*** Records for processing

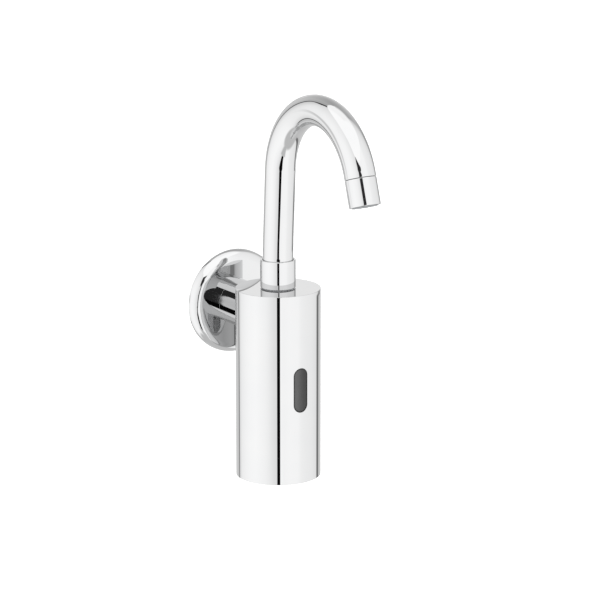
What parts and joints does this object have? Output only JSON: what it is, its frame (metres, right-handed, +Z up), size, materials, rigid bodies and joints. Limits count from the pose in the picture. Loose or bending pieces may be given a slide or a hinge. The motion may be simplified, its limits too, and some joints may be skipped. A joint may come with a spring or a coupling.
{
  "type": "wall-mounted sensor tap",
  "caption": "Wall-mounted sensor tap: round flange, short arm, upright cylinder with a sensor window, and a swivelling gooseneck spout.",
  "frame": {"origin": "on the inlet axis in the plane of the wall, where the half-inch thread leaves the flange's back", "axes": "+Z up along the body, +Y into the wall along the inlet thread, -Y towards the user"},
  "size_m": [0.075, 0.1948, 0.2794],
  "materials": {
    "chrome": "mirror chrome plate on brass",
    "brass": "machined",
    "rubber": "matt nitrile",
    "stainless_steel": "plain stainless",
    "black_plastic": "moulded",
    "white_plastic": "moulded acetal",
    "grey_plastic": "moulded",
    "smoked_window": "polished infrared-pass plastic",
    "circuit_board": "solder mask",
    "diode_plastic": "clear dark epoxy",
    "copper": "enamelled copper wire",
    "magnet": "sintered",
    "battery_wrap": "shrink wrap, plain"
  },
  "bodies": {
    "fixed": {"wall_flange": "chrome", "wall_gasket": "rubber", "inlet_connector": "brass", "connector_o_rings": "rubber", "inlet_filter": "stainless_steel", "inlet_socket": "brass", "inlet_socket_seal": "rubber", "arm_sleeve": "chrome", "arm_lock_screw": "stainless_steel", "body_shell": "chrome", "bottom_cap": "chrome", "bottom_seal": "rubber", "bottom_screws": "stainless_steel", "swivel_nipple": "brass", "nipple_seal": "rubber", "swivel_o_rings": "rubber", "slide_ring": "white_plastic", "sensor_window": "smoked_window", "window_gasket": "rubber", "sensor_housing": "black_plastic", "sensor_rear_cover": "black_plastic", "sensor_board": "circuit_board", "infrared_emitter": "diode_plastic", "infrared_receiver": "diode_plastic", "sensor_screws": "stainless_steel", "valve_body": "brass", "diaphragm": "rubber", "bonnet": "white_plastic", "bonnet_screws": "stainless_steel", "core_tube": "stainless_steel", "pole_piece": "stainless_steel", "plunger_spring": "stainless_steel", "coil_bobbin": "white_plastic", "coil_winding": "copper", "latch_magnet": "magnet", "coil_yoke": "stainless_steel", "coil_nut": "stainless_steel", "chassis": "black_plastic", "chassis_screws": "stainless_steel", "battery_holder": "black_plastic", "battery": "battery_wrap", "battery_contacts": "stainless_steel", "battery_pad": "rubber"},
    "spout": {"spout_collar": "chrome", "swivel_lock_screw": "stainless_steel", "spout_tube": "chrome", "outlet_ring": "brass", "aerator_housing": "chrome", "aerator_gasket": "rubber", "aerator_screen": "stainless_steel", "flow_regulator": "grey_plastic", "aerator_insert": "grey_plastic"},
    "plunger": {"plunger": "stainless_steel", "plunger_seal": "rubber"},
    "valve_disc": {"valve_disc": "white_plastic"}
  },
  "joints": [
    {"name": "spout_swivel", "type": "hinge", "parent": "fixed", "child": "spout", "pos_m": [0, -0.061, 0.0215], "axis": [0, 0, 1], "range_deg": [-60, 60]},
    {"name": "plunger_slide", "type": "slide", "parent": "fixed", "child": "plunger", "axis": [0, 0, -1], "range_m": [0, 0.002], "stiffness_N_per_m": 300, "springref_m": -0.004, "deforming": ["plunger_spring"]},
    {"name": "disc_lift", "type": "slide", "parent": "fixed", "child": "valve_disc", "axis": [0, 0, -1], "range_m": [0, 0.002], "deforming": ["diaphragm"]}
  ],
  "couplings": [
    {"joint": "disc_lift", "follows": "plunger_slide", "ratio": 1}
  ]
}
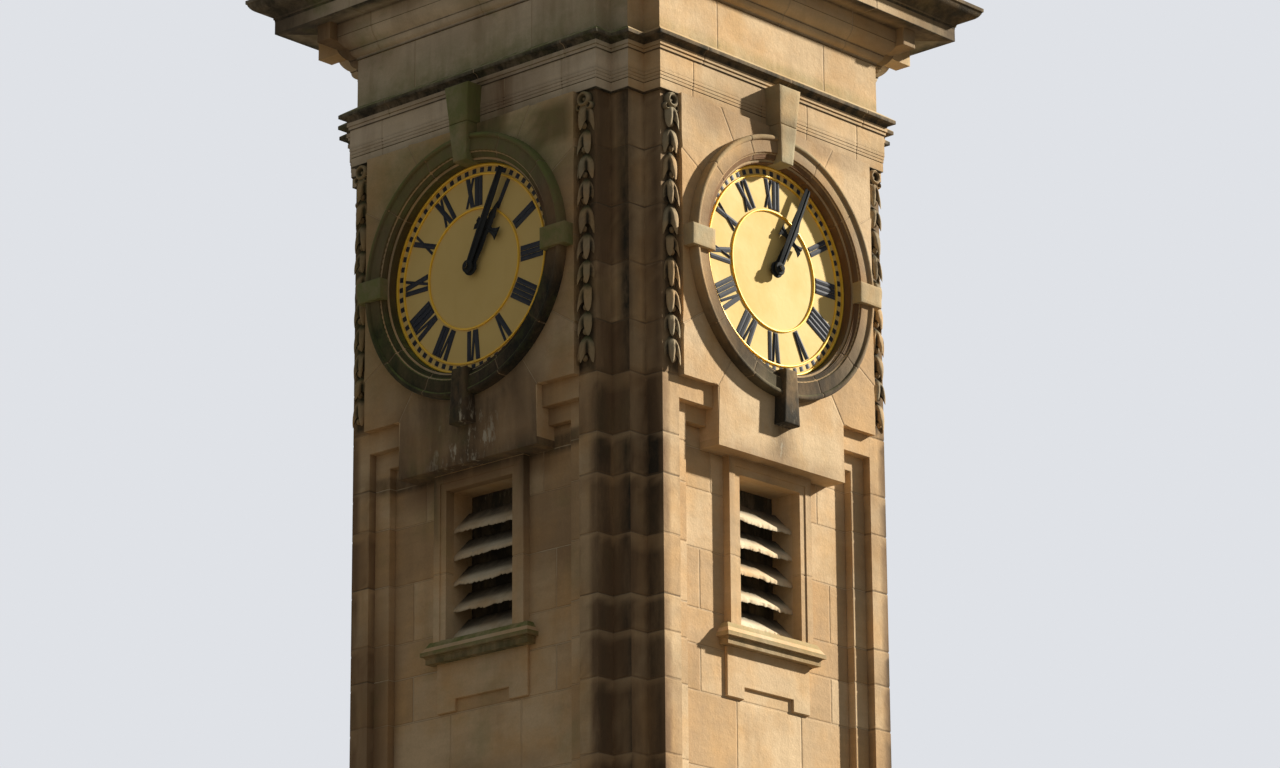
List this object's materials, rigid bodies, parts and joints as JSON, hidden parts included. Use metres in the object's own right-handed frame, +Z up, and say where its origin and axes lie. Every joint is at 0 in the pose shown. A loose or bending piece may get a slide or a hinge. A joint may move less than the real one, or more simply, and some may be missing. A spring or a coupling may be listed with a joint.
{
  "type": "clock tower",
  "caption": "Square sandstone clock tower with a dial and louvred window on each face, under a deep moulded cornice; the hands turn.",
  "frame": {"origin": "centre of the tower's foot, on the ground", "axes": "+Z up along the tower's axis, -Y out of the front dial, +X out of the right dial"},
  "size_m": [3.894, 3.894, 16.7611],
  "materials": {
    "sandstone": "matte",
    "louvre_stone": "matte",
    "roof_stone": "matte",
    "dial_metal": "matte",
    "hand_metal": "satin",
    "door_wood": "satin"
  },
  "bodies": {
    "tower": {"base_step": "sandstone", "plinth": "sandstone", "door_leaf": "door_wood", "door_surround": "sandstone", "base_course": "sandstone", "corner_piers": "sandstone", "lower_wall_front": "sandstone", "lower_wall_right": "sandstone", "lower_wall_back": "sandstone", "lower_wall_left": "sandstone", "window_walls": "sandstone", "dial_wall_front": "sandstone", "dial_wall_right": "sandstone", "dial_wall_back": "sandstone", "dial_wall_left": "sandstone", "window_architraves": "sandstone", "window_sills": "sandstone", "louvre_blades": "louvre_stone", "chamber_floor": "sandstone", "dial_front": "dial_metal", "dial_right": "dial_metal", "dial_back": "dial_metal", "dial_left": "dial_metal", "dial_surround_front": "sandstone", "dial_surround_right": "sandstone", "dial_surround_back": "sandstone", "dial_surround_left": "sandstone", "surround_keys": "sandstone", "carved_drops": "sandstone", "architrave": "sandstone", "string_course": "sandstone", "frieze": "sandstone", "bed_mould": "sandstone", "corona": "sandstone", "cyma": "sandstone", "cornice_blocks": "sandstone", "blocking_course": "sandstone", "roof": "roof_stone", "finial": "roof_stone"},
    "hour_hand_front": {"hour_hand_front": "hand_metal"},
    "minute_hand_front": {"minute_hand_front": "hand_metal"},
    "hour_hand_right": {"hour_hand_right": "hand_metal"},
    "minute_hand_right": {"minute_hand_right": "hand_metal"},
    "hour_hand_back": {"hour_hand_back": "hand_metal"},
    "minute_hand_back": {"minute_hand_back": "hand_metal"},
    "hour_hand_left": {"hour_hand_left": "hand_metal"},
    "minute_hand_left": {"minute_hand_left": "hand_metal"}
  },
  "joints": [
    {"name": "hour_hand_front_spin", "type": "hinge", "parent": "tower", "child": "hour_hand_front", "pos_m": [0, -1.54, 12], "axis": [0, 1, 0], "continuous": true},
    {"name": "minute_hand_front_spin", "type": "hinge", "parent": "tower", "child": "minute_hand_front", "pos_m": [0, -1.57, 12], "axis": [0, 1, 0], "continuous": true},
    {"name": "hour_hand_right_spin", "type": "hinge", "parent": "tower", "child": "hour_hand_right", "pos_m": [1.54, 0, 12], "axis": [-1, 0, 0], "continuous": true},
    {"name": "minute_hand_right_spin", "type": "hinge", "parent": "tower", "child": "minute_hand_right", "pos_m": [1.57, 0, 12], "axis": [-1, 0, 0], "continuous": true},
    {"name": "hour_hand_back_spin", "type": "hinge", "parent": "tower", "child": "hour_hand_back", "pos_m": [0, 1.54, 12], "axis": [0, -1, 0], "continuous": true},
    {"name": "minute_hand_back_spin", "type": "hinge", "parent": "tower", "child": "minute_hand_back", "pos_m": [0, 1.57, 12], "axis": [0, -1, 0], "continuous": true},
    {"name": "hour_hand_left_spin", "type": "hinge", "parent": "tower", "child": "hour_hand_left", "pos_m": [-1.54, 0, 12], "axis": [1, 0, 0], "continuous": true},
    {"name": "minute_hand_left_spin", "type": "hinge", "parent": "tower", "child": "minute_hand_left", "pos_m": [-1.57, 0, 12], "axis": [1, 0, 0], "continuous": true}
  ],
  "couplings": [
    {"joint": "hour_hand_front_spin", "follows": "minute_hand_front_spin", "ratio": 0.083333},
    {"joint": "hour_hand_right_spin", "follows": "minute_hand_front_spin", "ratio": 0.083333},
    {"joint": "minute_hand_right_spin", "follows": "minute_hand_front_spin", "ratio": 1},
    {"joint": "hour_hand_back_spin", "follows": "minute_hand_front_spin", "ratio": 0.083333},
    {"joint": "minute_hand_back_spin", "follows": "minute_hand_front_spin", "ratio": 1},
    {"joint": "hour_hand_left_spin", "follows": "minute_hand_front_spin", "ratio": 0.083333},
    {"joint": "minute_hand_left_spin", "follows": "minute_hand_front_spin", "ratio": 1}
  ]
}
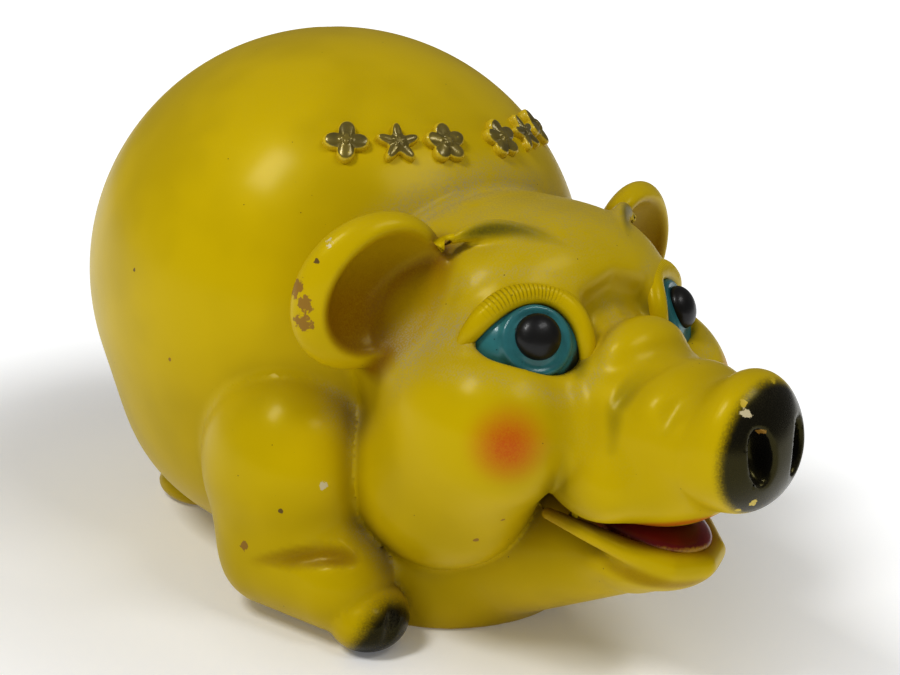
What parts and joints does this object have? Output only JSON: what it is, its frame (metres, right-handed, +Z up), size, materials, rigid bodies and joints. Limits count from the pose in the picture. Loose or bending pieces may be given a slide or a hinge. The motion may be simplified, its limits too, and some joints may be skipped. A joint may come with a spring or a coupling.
{
  "type": "piggy bank",
  "caption": "Round seated piggy bank with a hollow body, a coin slot in the back and a rubber stopper in the belly.",
  "frame": {"origin": "on the table, under the middle of the pig's box", "axes": "+Z up, the pig faces -Y, and its left side is +X"},
  "size_m": [0.1826, 0.3018, 0.183],
  "materials": {
    "yellow_lacquer": "thick glossy yellow lacquer over a cast body, dusty in the creases",
    "black_lacquer": "glossy black airbrushed lacquer",
    "red_lacquer": "dark red lacquer",
    "teal_lacquer": "glossy teal lacquer",
    "gilt_paint": "worn antique gilt paint",
    "dark_rubber": "dark grey moulded rubber"
  },
  "bodies": {
    "bank": {"torso_shell": "yellow_lacquer", "head_shell": "yellow_lacquer", "lower_jaw": "yellow_lacquer", "tail": "yellow_lacquer", "nose_pad": "black_lacquer", "tongue": "red_lacquer", "foreleg_left": "yellow_lacquer", "fore_hoof_left": "black_lacquer", "hind_foot_left": "yellow_lacquer", "ear_left": "yellow_lacquer", "eyeball_left": "teal_lacquer", "pupil_left": "black_lacquer", "upper_lid_left": "yellow_lacquer", "foreleg_right": "yellow_lacquer", "fore_hoof_right": "black_lacquer", "hind_foot_right": "yellow_lacquer", "ear_right": "yellow_lacquer", "eyeball_right": "teal_lacquer", "pupil_right": "black_lacquer", "upper_lid_right": "yellow_lacquer", "gilt_clover_1": "gilt_paint", "gilt_star_2": "gilt_paint", "gilt_blossom_3": "gilt_paint", "gilt_blossom_4": "gilt_paint", "gilt_star_5": "gilt_paint", "gilt_clover_6": "gilt_paint"},
    "stopper": {"stopper": "dark_rubber"}
  },
  "joints": [
    {"name": "stopper_pull", "type": "slide", "parent": "bank", "child": "stopper", "axis": [0, 0, -1], "range_m": [0, 0.02]}
  ]
}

******

▸ What you need to do
Copy down every line of the material above that includes the string "where".

▸ Result of the task
  "frame": {"origin": "on the inlet axis in the plane of the wall, where the half-inch thread leaves the flange's back", "axes": "+Z up along the body, +Y into the wall along the inlet thread, -Y towards the user"},
List this object's materials, rigid bodies, parts and joints as JSON, hidden parts included. Use metres in the object's own right-handed frame, +Z up, and say where its origin and axes lie. Every joint is at 0 in the pose shown. A loose or bending piece may get a slide or a hinge. A joint may move less than the real one, or more simply, and some may be missing. A spring or a coupling may be listed with a joint.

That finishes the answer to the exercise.